C'est la construction de cette œuvre, qu'Alvin dédie à la mémoire de William Blake, que retrace la Propédeutique, à travers un quart de siècle, du début des années 1980 à la mort de l'écrivain. Dans un premier temps, le progrès est laborieux, on sent qu'Alvin s'attaque à bien plus qu'il ne pourra jamais accomplir. Toutefois, après deux ou trois ans de travail acharné, le monde fantastique d'Aliorbia, dans lequel se déroule l'épopée, commence à prendre forme, et acquiert lentement une Histoire. Plutôt que se focaliser sur tel ou tel héros, le livre — ou plutôt les livres car très vite Alvin envisage sept tomes largement indépendants les uns des autres — prétend recouvrir, certes inégalement, trois millénaires du monde qu'il décrit ; ce qui n'empêche pas que le point de vue sera plus romanesque qu'historique, et s'organisera comme une succession ou une imbrication de récits de longueurs variées plutôt que comme un ensemble synoptique. Mais c'est à un véritable travail de démiurge que l'écrivain se livre, ne négligeant aucun aspect de la création. La Propédeutique, en revanche, est cruellement avare de détails, et on apprend finalement très peu sur Aliorbia si ce n'est quelques détails semés un peu au hasard à travers des propos d'Alvin, et des noms aux sonorités évocatrices ; cependant ces détails portent en eux l'étrange impression d'unité et de cohérence qui se dégage du roman : même si on ne sait pas grand-chose du monde imaginé par Alvin, on a la dérangeante impression qu'il existe malgré tout (fût-ce dans l'imagination de Charlain).

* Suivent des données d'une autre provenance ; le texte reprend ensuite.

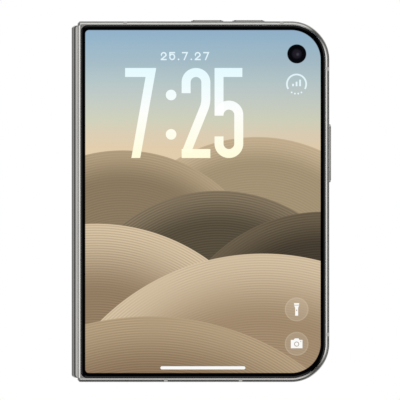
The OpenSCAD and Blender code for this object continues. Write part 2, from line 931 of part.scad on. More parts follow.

Cinq ou six ans après les débuts de la vaste entreprise, le monde a un vrai visage, et les grands traits des principales histoires qui composeront l'épopée sont connus de son auteur. Mais celui-ci perd progressivement la raison ; ou, plutôt, il tombe dans plusieurs formes successives de mysticisme. Il s'imagine qu'Aliorbia est bien réelle, et que ses écrits sont dictés par des puissances qu'il ne contrôle pas. Puis il développe une théorie encore plus particulière : le monde qu'il décrit est le passé de la Terre, dont la magie a disparu, et toute l'Histoire qui nous est actuellement connue de la Terre a été faussée, et d'autant plus faussée que le passé est reculé, pour faire croire que la magie n'a jamais existé. Cependant, un héros particulièrement talentueux pourra, en accomplissant une Quête dont la nature n'est pas clairement révélée, rétablir la réalité de la magie et le Vrai Passé de la Terre. Étrangement, alors qu'Alvin s'invente des complots de plus en plus bizarres et sombre dans la démence, la qualité de son écriture, loin de s'en ressentir négativement, s'améliore au contraire. Son style, qui était parfois hésitant, devient parfaitement fluide : il n'a rien de pesant ou de lourd comme pourrait le faire croire la paranoïa dont souffre l'écrivain. Autant l'esprit d'Alvin est hanté par des pensées sinistres, autant les histoires qu'il écrit sont cristallines, renouent avec une vigueur vitale où le Bien triomphe du Mal et où le Juste est récompensé, qui évite pourtant de tomber dans la mièvrerie. L'auteur revisite les premiers récits qu'il a terminés, en enrichit l'intrigue, en augmente le réalisme, et rend ses personnages réellement vivants.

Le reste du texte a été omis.